Having been to Africa on two previous occasions, I knew the problems of doing photography there. While in Tanzania I found it difficult to isolate animals, and in South Africa at Kruger Park the vegetation was always an issue. But here, our vehicles could leave the road and we could pursue animals anywhere we could drive. It made a big difference in our opportunities to get good shots. As well, we were in a private reserve which meant that only our vehicles were allowed there. This cut down considerably on traffic from nearby camps and lodges. The result was a spectacular opportunity to do wildlife photography at close range, sometimes as little as 10 feet away from our vehicles.
And it was Ping, Daniel, Duncan, Kevin and Edwin, our guides who made the biggest difference. All Maasai, they know the land, and the animals. They have even given some of them names and know their history. It was wonderful getting to know them, each one with a special way of making one feel at home in their marvelous land.
Throughout the time I was there, every moment was filled with opportunities for photography. But, while at camp it was the camp staff who made the trip memorable. Outstanding meals, and a never ending supply of wine and coffee were icing on the cake.

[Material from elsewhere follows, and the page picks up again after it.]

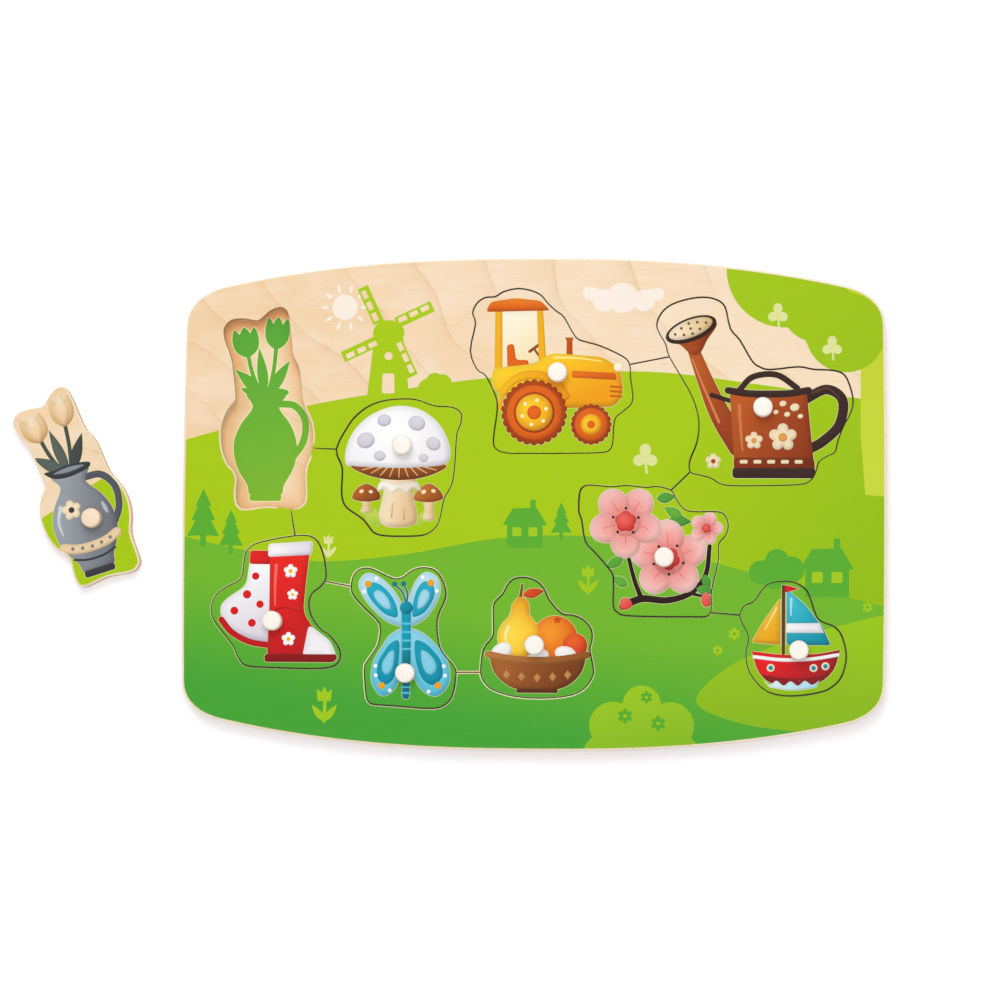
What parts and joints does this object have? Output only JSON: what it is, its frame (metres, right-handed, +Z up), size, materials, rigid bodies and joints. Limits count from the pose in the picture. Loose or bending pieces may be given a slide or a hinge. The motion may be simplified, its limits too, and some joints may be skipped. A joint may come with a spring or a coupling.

Our accommodations were meticulously maintained. I felt like I was staying in a four-star hotel given all that was available to me. The Mara Plains group is as good as it gets.
I returned home with 3600 photographs, and frankly after two weeks of processing, I still have hundreds to examine in detail. I never expected to have some many really good photographs to process, I am totally elated. Here are a few of my favorites.
I miss Africa, when I was there I missed it. I want to return. Perhaps some day I will again visit the Maasai Mara, and perhaps too share stories again with one of my new found friends. In the meantime, I will be posting more photographs from this tour at my website, please visit here to see my portfolio.
In sum, the Photographic Tour provided by Andy Biggs and Chas Glatzer was one of the greatest experiences of my life, in every respect the tour lived up to what was advertised, in fact it exceeded my expectations.
Administrative Coordination – Eyes on Africa – Four Stars * * * *
Ground Coordination – Bush and Beyond – Five Stars * * * * *
Opportunities for Wildlife Photography – Six Stars * * * * * * (Exceptional)
Accommodations at Mara Toto Camp – Three Stars * * * (I have had better with Abercrombie & Kent)
Mara Plains – Vendor for Mara Toto Camp and Conservency – Three Stars * * *
Guides and Camp Staff – Six Stars * * * * * * (Staff was constantly returning things to my tent that I had left in a vehicle, lens caps, GPS, gloves, etc. How they knew it was my stuff is beyond my best guess! Food was outstanding, and service was as good as any accommodation I have stayed in anywhere in the world.)
Adventure Index – Six Stars * * * * * * (You haven’t lived until you cross the Mara River in a Landcruiser, 45 degree angles of approach!)
Delivered What Was Promised – Five Stars * * * * *
Cost – Three Stars * * * (Expensive, but all travel in Africa is expensive, I have enjoyed better at the same price.)
PTR rates on a one to five star scale, this tour was good but not outstanding!